In their written presentencing arguments, prosecutors said Levashov spent more than a decade controlling the botnets — including one that may have infected 200,000 computers — to harvest email addresses, logins and passwords from infected computers and also distributed malware and other malicious software.

“Levashov used those botnets to send billions of spam messages, messages which ranged in destructive potential from relatively harmless advertisements, to email messages used to conduct 'pump and dump' schemes, to email messages containing malicious links that spread malware such as viruses or ransomware,” Assistant U.S. Attorney Edward Chang wrote.
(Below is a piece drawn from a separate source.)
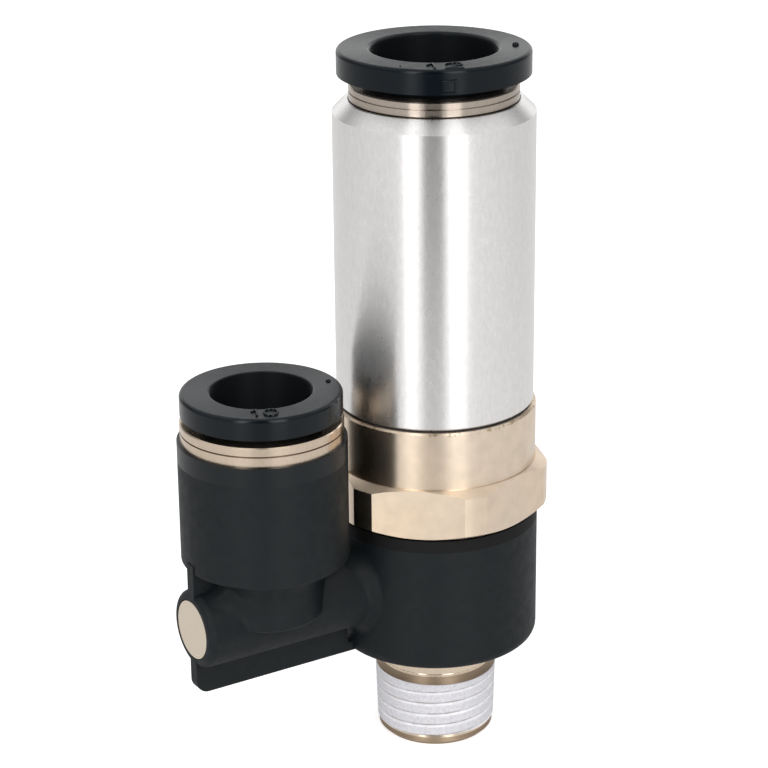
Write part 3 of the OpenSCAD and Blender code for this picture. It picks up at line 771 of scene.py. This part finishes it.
# ---- floor, lights and camera ----

FLOOR_Z = cad_box[0][2]
LAMP_AIM_Z = 40 * MM
CARD_W, CARD_H = 0.076, 0.5
# What metal sees of the room, by direction: 0 is towards the camera and 1 away from it
ROOM = ((0.0, 0.42), (0.2, 0.62), (0.42, 0.54), (0.6, 0.40), (0.72, 0.26), (0.85, 0.25),
        (0.93, 1.0))
# Overhead it sees at least this much, which fades in between two heights of a unit direction
OVERHEAD, OVERHEAD_FROM, OVERHEAD_TO = 0.95, 0.3, 0.7


def path_strength(tree, plain, camera, gloss):
    """A strength that is camera for what the camera sees, gloss in reflections, else plain.

    Also gives the sockets that hold the strength in reflections.
    """
    path = tree.nodes.new("ShaderNodeLightPath")
    strength = None
    in_gloss = []
    rays = ((gloss, "Is Glossy Ray"), (gloss, "Is Transmission Ray"), (camera, "Is Camera Ray"))
    for value, ray in rays:
        mix = tree.nodes.new("ShaderNodeMix")
        mix.inputs["A"].default_value = plain
        mix.inputs["B"].default_value = value
        if ray != "Is Camera Ray":
            in_gloss.append(mix.inputs["B"])
        if strength:
            tree.links.new(strength, mix.inputs["A"])
        tree.links.new(path.outputs[ray], mix.inputs["Factor"])
        strength = mix.outputs["Result"]
    return strength, in_gloss


def white_stage(name, diffuse, camera_glow, gloss_glow):
    """A pale stage that shows as white to the camera and in metal, and still keeps shadows."""
    mat = bpy.data.materials.new(name)
    mat.use_nodes = True
    tree = mat.node_tree
    tree.nodes.clear()
    out = tree.nodes.new("ShaderNodeOutputMaterial")
    add = tree.nodes.new("ShaderNodeAddShader")
    paint = tree.nodes.new("ShaderNodeBsdfDiffuse")
    paint.inputs["Color"].default_value = (diffuse, diffuse, diffuse, 1)
    light = tree.nodes.new("ShaderNodeEmission")
    tree.links.new(path_strength(tree, 0.0, camera_glow, gloss_glow)[0], light.inputs["Strength"])
    tree.links.new(paint.outputs[0], add.inputs[0])
    tree.links.new(light.outputs[0], add.inputs[1])
    tree.links.new(add.outputs[0], out.inputs["Surface"])
    return mat


def panel(name, size, location, rotation, material):
    """A flat rectangle on the stage, apart from the ejector."""
    x, y = size[0] / 2, size[1] / 2
    mesh = bpy.data.meshes.new(name)
    mesh.from_pydata([(-x, -y, 0), (x, -y, 0), (x, y, 0), (-x, y, 0)], [], [(0, 1, 2, 3)])
    mesh.materials.append(material)
    obj = bpy.data.objects.new(name, mesh)
    obj.location = location
    obj.rotation_euler = rotation
    bpy.context.scene.collection.objects.link(obj)
    return obj


def around(azimuth, distance, height):
    """A point at an azimuth from the camera's own, round the ejector's axis."""
    a = CAM_AZIMUTH + math.radians(azimuth)
    return Vector((distance * math.cos(a), distance * math.sin(a), height))


def softbox(name, azimuth, distance, height, size, power):
    """An area light that points at the ejector's middle."""
    lamp = bpy.data.lights.new(name, "AREA")
    lamp.shape = "RECTANGLE"
    lamp.size, lamp.size_y = size
    lamp.energy = power
    obj = bpy.data.objects.new(name, lamp)
    obj.location = around(azimuth, distance, height)
    aim = Vector((0, 0, LAMP_AIM_Z)) - obj.location
    obj.rotation_euler = aim.to_track_quat("-Z", "Y").to_euler()
    bpy.context.scene.collection.objects.link(obj)


def studio(plain, camera):
    """The room: even light, white to the camera, and in metal a level that goes by direction."""
    world = bpy.data.worlds.new("studio")
    world.use_nodes = True
    tree = world.node_tree
    back = tree.nodes["Background"]
    back.inputs["Color"].default_value = (1, 1, 1, 1)
    strength, in_gloss = path_strength(tree, plain, camera, 1.0)
    tree.links.new(strength, back.inputs["Strength"])

    def vector_maths(operation, first, second=None):
        node = tree.nodes.new("ShaderNodeVectorMath")
        node.operation = operation
        tree.links.new(first, node.inputs[0])
        if second:
            node.inputs[1].default_value = second
        return node

    direction = tree.nodes.new("ShaderNodeTexCoord").outputs["Generated"]
    level_way = vector_maths("MULTIPLY", direction, (1, 1, 0)).outputs["Vector"]
    unit = vector_maths("NORMALIZE", level_way).outputs["Vector"]
    away = (-math.cos(CAM_AZIMUTH), -math.sin(CAM_AZIMUTH), 0)
    share = tree.nodes.new("ShaderNodeMapRange")
    share.inputs["From Min"].default_value = -1
    tree.links.new(vector_maths("DOT_PRODUCT", unit, away).outputs["Value"], share.inputs["Value"])
    room = tree.nodes.new("ShaderNodeValToRGB")
    stops = room.color_ramp.elements
    for i, (place, level) in enumerate(ROOM):
        stop = stops[i] if i < 2 else stops.new(place)
        stop.position = place
        stop.color = (level, level, level, 1)
    tree.links.new(share.outputs["Result"], room.inputs["Fac"])
    height = tree.nodes.new("ShaderNodeSeparateXYZ")
    tree.links.new(direction, height.inputs[0])
    overhead = tree.nodes.new("ShaderNodeMapRange")
    for name, value in (("From Min", OVERHEAD_FROM), ("From Max", OVERHEAD_TO),
                        ("To Max", OVERHEAD)):
        overhead.inputs[name].default_value = value
    tree.links.new(height.outputs["Z"], overhead.inputs["Value"])
    brighter = tree.nodes.new("ShaderNodeMath")
    brighter.operation = "MAXIMUM"
    tree.links.new(room.outputs["Color"], brighter.inputs[0])
    tree.links.new(overhead.outputs["Result"], brighter.inputs[1])
    for socket in in_gloss:
        tree.links.new(brighter.outputs["Value"], socket)
    bpy.context.scene.world = world


white = white_stage("white_floor", diffuse=0.8, camera_glow=0.6, gloss_glow=0.1)
panel("floor", size=(6, 6), location=(0, 0, FLOOR_Z), rotation=(0, 0, 0), material=white)
studio(plain=0.72, camera=1.0)
softbox("left_softbox", azimuth=-26, distance=0.55, height=0.30, size=(0.15, 0.60), power=1.1)
softbox("right_softbox", azimuth=26, distance=0.55, height=0.30, size=(0.21, 0.60), power=1.4)

# A black card on the camera's side, which only reflections show
black = Shader("black_card", (0.01, 0.01, 0.01), metallic=0.0, roughness=0.5, specular=0).mat
card = panel("standing_card", size=(CARD_W, CARD_H),
             location=around(azimuth=-1, distance=0.19, height=FLOOR_Z + CARD_H / 2),
             rotation=(math.pi / 2, 0, CAM_AZIMUTH + math.pi / 2), material=black)
card.visible_camera = False
card.visible_diffuse = False
card.visible_shadow = False

camera_data = bpy.data.cameras.new("camera")
camera_data.lens = CAM_LENS
camera_data.clip_start = 0.01
camera = bpy.data.objects.new("camera", camera_data)
# The camera's own axes, with its roll
heading = CAM_AZIMUTH + math.pi - CAM_YAW
forward = Vector((math.cos(heading) * math.cos(CAM_PITCH), math.sin(heading) * math.cos(CAM_PITCH),
                  -math.sin(CAM_PITCH)))
level = Vector((math.sin(heading), -math.cos(heading), 0))
upward = level.cross(forward)
right = level * math.cos(CAM_ROLL) + upward * math.sin(CAM_ROLL)
top = upward * math.cos(CAM_ROLL) - level * math.sin(CAM_ROLL)
camera.matrix_world = Matrix((
    (right.x, top.x, -forward.x, CAM_DISTANCE * math.cos(CAM_AZIMUTH)),
    (right.y, top.y, -forward.y, CAM_DISTANCE * math.sin(CAM_AZIMUTH)),
    (right.z, top.z, -forward.z, CAM_HEIGHT),
    (0, 0, 0, 1)))
bpy.context.scene.collection.objects.link(camera)
bpy.context.scene.camera = camera
bpy.context.scene.view_settings.view_transform = "Standard"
Chang said Levashov, also known as “Peter Severa,” operated three of the most notorious botnets known to authorities — Storm Worm, Waledac, and Kelihos.

At its peak, Storm Worm reportedly sent 57 million email messages in a single day, prosecutors said. Waledac could send 1.5 billion spam messages per day and Kelihos was reportedly capable of sending 4 billion spam messages per day, he said.

Prosecutors said Levashov had also moderated online forums used to sell and trade stolen identities and credit card numbers.

Levashov was arrested in April 2017 while vacationing in Spain. His arrest was one of a series that targeted Russian cybercriminals outside their homeland, which has no extradition agreement with the United States.

Russian authorities fought his extradition, but Levashov was eventually transferred to the U.S. He was prosecuted in Connecticut because the FBI’s New Haven office investigated the case through its Connecticut Cyber Task Force and some of the hijacked computers were located in this state, authorities said.

His lawyers, in arguing for sentence of time already served, argue that Levashov’s hacking was not complex enough to warrant a harsher sentence. They also said he is humbled, apologetic and has suffered enormously already from his crimes in the years since his arrest.

“Aside from the general weight of being under federal indictment, they have been spent locked up in two foreign countries, away from his family, where he does not know anyone, and spent in the midst of an unprecedented worldwide pandemic,” defense attorney Vadim Glozman wrote. “Put simply, these four-and-a-half years have felt like an eternity.”